(REQUIRED WORK): Verbatim output of all the material below is required.

(DATA SEGMENT):
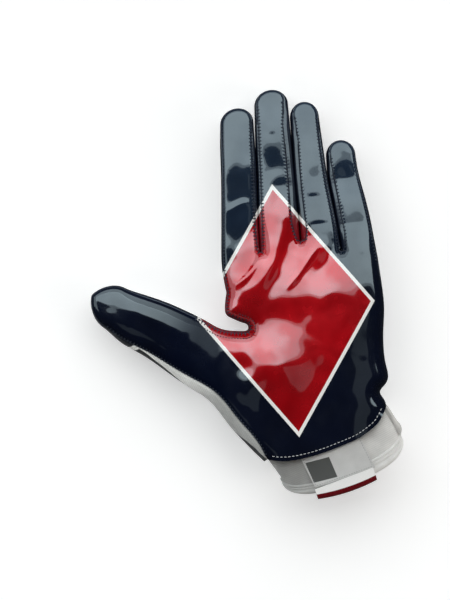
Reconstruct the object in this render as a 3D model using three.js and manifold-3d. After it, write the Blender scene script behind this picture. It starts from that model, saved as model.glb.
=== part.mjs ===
// A left-hand receiver's glove lying on its back, palm up, as an assembly of thin sewn panels.
// Millimetres. +Y runs along the fingers, +X to the little-finger side, +Z up out of the palm.
// The origin is the middle of the flat patch that the back of the hand rests on.
//
// The panels are cut from one hollow skin. The skin is the outside of four finger tubes, a thumb
// and a palm body, less the same shapes drawn in by the wall. Seen from above, the palm-side
// panel and the back panel are the parts of that skin inside their own seam lines, and what is
// left between them round the silhouette falls into the side strips and the finger gussets.

import * as THREE from 'three';
import { mergeVertices } from 'three/addons/utils/BufferGeometryUtils.js';
import Module from 'manifold-3d';

const wasm = await Module();
wasm.setup();

// Thicknesses and clearances
const WALL = 1.6;
const GAP = 0.35;
const CUFF_WALL = 1.8;
const LABEL_THICK = 0.8;
const STRAP_THICK = 1.6;
const BINDING_THICK = 1.0;
const BINDING_WIDTH = 4.4;
const BINDING_LAP = 0.6; // how far the binding stands out past the cuff's edge

// Levels
const FLOOR_Z = 0; // the back of the hand is flattened on this level
const CUFF_FLOOR_Z = 2.2; // and the cuff on this one, which leaves room for the strap under it
const SPLIT_Z = 10.8; // parts the palm-side wall from the back wall
const STRAP_TOP_Z = 21.5; // where the strap ends on the little-finger side
const BELOW_Z = -5;
const ABOVE_Z = 60;

// Facets
const FINGER_SIDES = 12;
const THUMB_SIDES = 16;
const PALM_SIDES = 24;
const TIP_DEGREES = [30, 56, 76];
const FINGER_POWER = 2.5; // 2 is an ellipse, more is boxier
const PALM_POWER = 2.5;

// A table is read as rows of named columns.
function table(columns, rows) {
  const names = columns.split(' ');
  return rows.map((row) => Object.fromEntries(names.map((name, i) => [name, row[i]])));
}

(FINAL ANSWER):
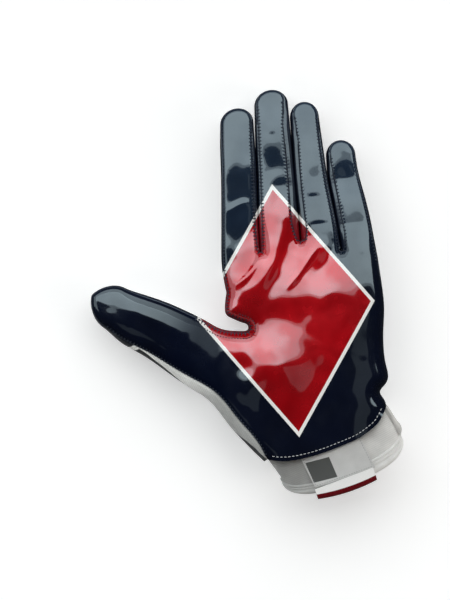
Reconstruct the object in this render as a 3D model using three.js and manifold-3d. After it, write the Blender scene script behind this picture. It starts from that model, saved as model.glb.
=== part.mjs ===
// A left-hand receiver's glove lying on its back, palm up, as an assembly of thin sewn panels.
// Millimetres. +Y runs along the fingers, +X to the little-finger side, +Z up out of the palm.
// The origin is the middle of the flat patch that the back of the hand rests on.
//
// The panels are cut from one hollow skin. The skin is the outside of four finger tubes, a thumb
// and a palm body, less the same shapes drawn in by the wall. Seen from above, the palm-side
// panel and the back panel are the parts of that skin inside their own seam lines, and what is
// left between them round the silhouette falls into the side strips and the finger gussets.

import * as THREE from 'three';
import { mergeVertices } from 'three/addons/utils/BufferGeometryUtils.js';
import Module from 'manifold-3d';

const wasm = await Module();
wasm.setup();

// Thicknesses and clearances
const WALL = 1.6;
const GAP = 0.35;
const CUFF_WALL = 1.8;
const LABEL_THICK = 0.8;
const STRAP_THICK = 1.6;
const BINDING_THICK = 1.0;
const BINDING_WIDTH = 4.4;
const BINDING_LAP = 0.6; // how far the binding stands out past the cuff's edge

// Levels
const FLOOR_Z = 0; // the back of the hand is flattened on this level
const CUFF_FLOOR_Z = 2.2; // and the cuff on this one, which leaves room for the strap under it
const SPLIT_Z = 10.8; // parts the palm-side wall from the back wall
const STRAP_TOP_Z = 21.5; // where the strap ends on the little-finger side
const BELOW_Z = -5;
const ABOVE_Z = 60;

// Facets
const FINGER_SIDES = 12;
const THUMB_SIDES = 16;
const PALM_SIDES = 24;
const TIP_DEGREES = [30, 56, 76];
const FINGER_POWER = 2.5; // 2 is an ellipse, more is boxier
const PALM_POWER = 2.5;

// A table is read as rows of named columns.
function table(columns, rows) {
  const names = columns.split(' ');
  return rows.map((row) => Object.fromEntries(names.map((name, i) => [name, row[i]])));
}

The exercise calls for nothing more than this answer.